The three albums released over the past eight years by Taj Weekes on his Jatta Records label have established the St. Lucia born Rastafarian reggae artist as a compelling singer/songwriter/guitarist who eschews passing trends and disposable beats, favoring provocative messages set to the multi-textured rhythms intricately crafted by his pan-Caribbean band Adowa. “Hope & Doubt”, released in 2005, introduced Taj Weekes & Adowa’s distinctive musical brand, an amalgam of calypso, country and western, jazz, blues, and rock strains, anchored in skanking reggae guitars and drum and bass driven one drop rhythms. Their sophomore album “Deidem”, released in 2008, was honored as the Best Reggae Album at the Just Plain Folks Music Awards. Their 2010 release, “A Waterlogged Soul Kitchen”, which pays homage Hurricane Katrina survivors, ranked among many critics best-of lists for that year.
While radio airwaves are notoriously unwelcoming towards singer/songwriters with consciousness-raising messages, Taj Weekes & Adowa’s rapidly expanding fan base, extending from Eastern Europe across North America and throughout the Caribbean stems from the critical praise their three albums have received and, especially, audiences’ roaring approval of their enthralling live concerts. “I’ve always focused on reaching people, not just playing music; if you have a good product and don’t sell yourself short because you are not getting sufficient airplay, eventually the audiences will come and then something will happen; whatever happens, my intention is to remain true to the music,” Taj asserts.

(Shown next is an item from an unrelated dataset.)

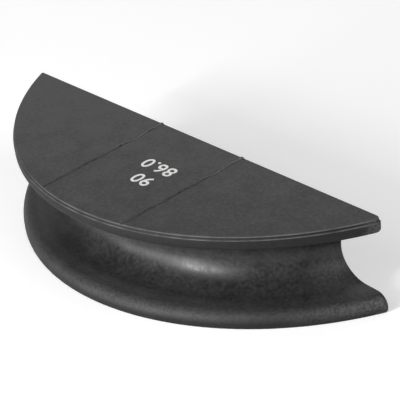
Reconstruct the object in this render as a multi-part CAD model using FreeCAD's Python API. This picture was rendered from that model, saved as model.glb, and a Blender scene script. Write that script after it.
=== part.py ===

Serving as a vibrant souvenir for listeners who have already experienced their concerts and an unforgettable introduction for those who haven’t, Taj Weekes & Adowa’s fourth album “Pariah In Transit”, due for release on April 9th on Jatta Records, with distribution through Megawave, features 10 tracks recorded at their various performances over the past two years throughout North America and at St. Lucia’s world-renowned jazz festival in May 2011. The album’s curious title, Taj explains, reflects his position in the overall reggae narrative, “on the outskirts trying to get in but not really being allowed to. We weren’t born in Jamaica, reggae’s birthplace, which is one of the greatest adversities we face,” Taj remarked. Adowa, named after the first Italian-Ethiopian War that secured Ethiopian sovereignty on March 1, 1896, represents a broad swathe of the Caribbean archipelago with Radss Desiree, (Dominica) on bass; Adoni Xavier (Trinidad) guitar, vocals; John Hewitt (Barbados) keyboards, vocals and Cornel Marshall (Jamaica) drums, vocals. “People don’t listen to jazz or rock from just one place so why should we be looking to one geographic location for great reggae music?” Taj asks.